Mr. RYAN moved to amend Section 861 by striking out of line three the words "in case of appeal in such Court" and insert "except as to pleadings in cases from inferior Courts." He said: It occurred to me that that part should be amended for the reason that it repealed the section to such an extent as to interfere with the rules of the Circuit or Superior Courts. This amendment makes the section a little clearer. It does not interfere with the subject matter, but only makes the section more specific.
A number of amendments were laid over for future adoption or rejection.
On motion by Mr. MEREDITH, it was agreed that the amendments laying over be acted upon at 9 a. m. in the morning.
NEW PROPOSITION.
The following described bill was read the first time and referred:
By Mr. CARTER, [H. R. 492]: To amend Section 1 of an act authorizing cities and incorporated towns to change and re-form their boundaries, and exclude therefrom suburban lots or tracts of land not laid out in lots, approved February 7, 1877. [Upon petition of two-thirds of the Common Council.]
CRUELTY TO ANIMALS.
The bill [H. R. 470] defining cruelty to animals, providing for the destruction of the same, etc., was read the second time.
REPORTS FROM COMMITTEES.
The Committee on Cities and Towns reported on the bill [H. R. 443] to legalize the incorporation of Syracuse, Kosciusko County, recommending its passage.
The report was concurred in, the bill was read the second time and ordered engrossed.
Also, on the bill [H. R. 444] to legalize the incorporation of Silver Lake, Kosiusko County, Indiana, recommending its passage.
The report was concurred in; the bill was read the second time and ordered engrossed.
The Committee on Drains and Dykes reported the bill [H. R. 13] to reclaim wet lands where others are interested, recommending that the bill lie on the table.
The report was concurred in.
Also, on the bill [H. R. 473] authorizing the County Surveyor of Jasper County to survey swamp lands in that County, etc., recommending its passage.
The report was concurred in, the bill was read the second time and ordered engrossed.
On motion by Mr.

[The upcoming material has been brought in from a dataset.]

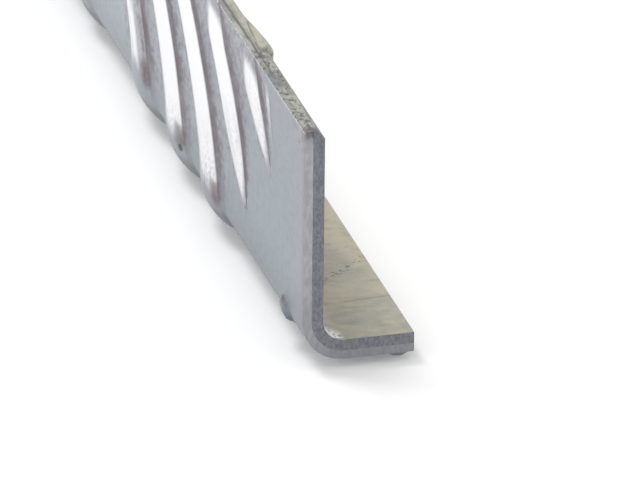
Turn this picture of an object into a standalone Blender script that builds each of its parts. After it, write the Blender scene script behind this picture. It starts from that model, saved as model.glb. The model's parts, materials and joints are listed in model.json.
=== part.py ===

JOHNSON, Mr. Barnett's bill [H. R. 108], concerning the listing and taxing of property, was read the second time.
The Committee on Rights and Privileges reported on the bill [S. 73] to amend Section 3 of an act on Weights and Measures, recommending its passage with amendments.
The report was concurred in, the bill was read the second time and ordered engrossed.
Mr. Cabbage's bill [H. R. 417] to encourage the destruction of such birds as prey upon poultry was taken from the table and ordered engrossed.
Mr. SHIELD'S bill [H. R. 384] amending Section 8 of an act of March 15, 1879, creating an Asylum for feeble minded children was read the second time and ordered engrossed.
The Judiciary Committee reported on the bill [H. R. 479] for the relief of Thomas Jones and Lawrence S. Shuler, recommending its passage.
The report was concurred in, the bill was read the second time and ordered engrossed.
Mr. MASON moved that the sittings of this House hereafter be from 8:30 a. m. to 12 m., and from 2:00 p. m. to 5 p. m
Under the rule the motion lays over one day.
Then the House adjourned till to-morrow.